Se il destino dell’Adamello e degli altri ghiacciai italiani sembra ormai segnato, o comunque inevitabilmente compromesso, va detto che nel mondo non tutti i ghiacciai fondono allo stesso modo. «Esistono ghiacciai stabili o addirittura in crescita, come quello di una regione dell’Asia, il Pamir-Karakoram, che insieme ad altri ricercatori stiamo studiando da un anno in un nuovo grande progetto di ricerca», ha raccontato Pellicciotti a Pagella Politica, facendo riferimento al Pamir Project. «Gli studi prevedono che sulle Alpi perderemo però il 70 per cento delle masse di ghiaccio entro la fine del secolo anche se smettessimo di produrre emissioni oggi. I ghiacciai che si possono “salvare” sono quelli molto più grandi di altre regioni del mondo, tipo appunto l’Asia».

La destra e il cambiamento climatico

Oltre a Salvini, negli scorsi giorni altri rappresentanti del governo hanno messo in dubbio l’origine antropica del riscaldamento climatico. Per esempio il 27 luglio il ministro dell’Ambiente e della Sicurezza energetica Gilberto Pichetto Fratin (Forza Italia) ha detto a Sky TG24 che non sa in quale misura il cambiamento del clima «sia dovuto all’uomo o al cambiamento terrestre» e che sulle cause «c’è dibattito» tra gli scienziati. Come detto, le principali istituzioni internazionali e i più autorevoli studi sul clima hanno confermato l’impatto delle attività umane sul riscaldamento globale, nonostante vari membri della maggioranza che sostiene il governo Meloni continuino a metterlo in dubbio.
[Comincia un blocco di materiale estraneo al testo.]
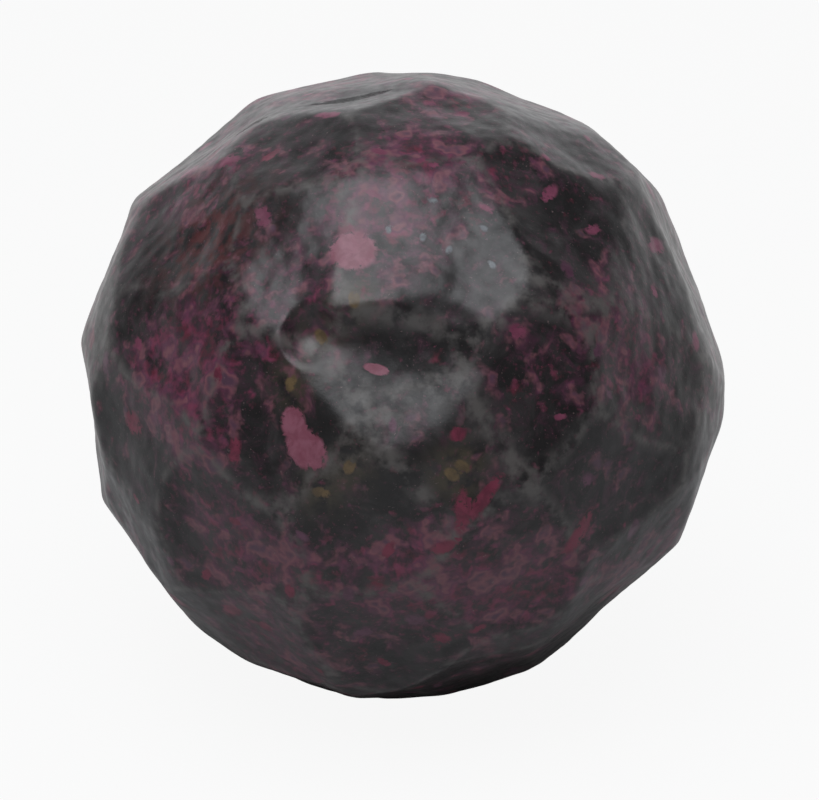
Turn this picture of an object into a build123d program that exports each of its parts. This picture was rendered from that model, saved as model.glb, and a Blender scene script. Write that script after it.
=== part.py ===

«Più che chiedere a noi studiosi che cosa sta succedendo, che ormai è ovvio, bisognerebbe chiedere a certi politici perché continuano a fare affermazioni di questo tipo», ha detto con una punta di sarcasmo Maggi. «Il mio stipendio da professore rimane identico, che cambi il clima o no. Magari chi sostiene posizioni così controverse ha interessi da difendere. Ma al di là di tutte le posizioni legittime o meno, alla fine su questi temi quello che conta è avere posizioni equilibrate e basate sui dati: noi di dati ne abbiamo una marea e tutti testimoniano l’impatto degli esseri umani sul clima», ha aggiunto.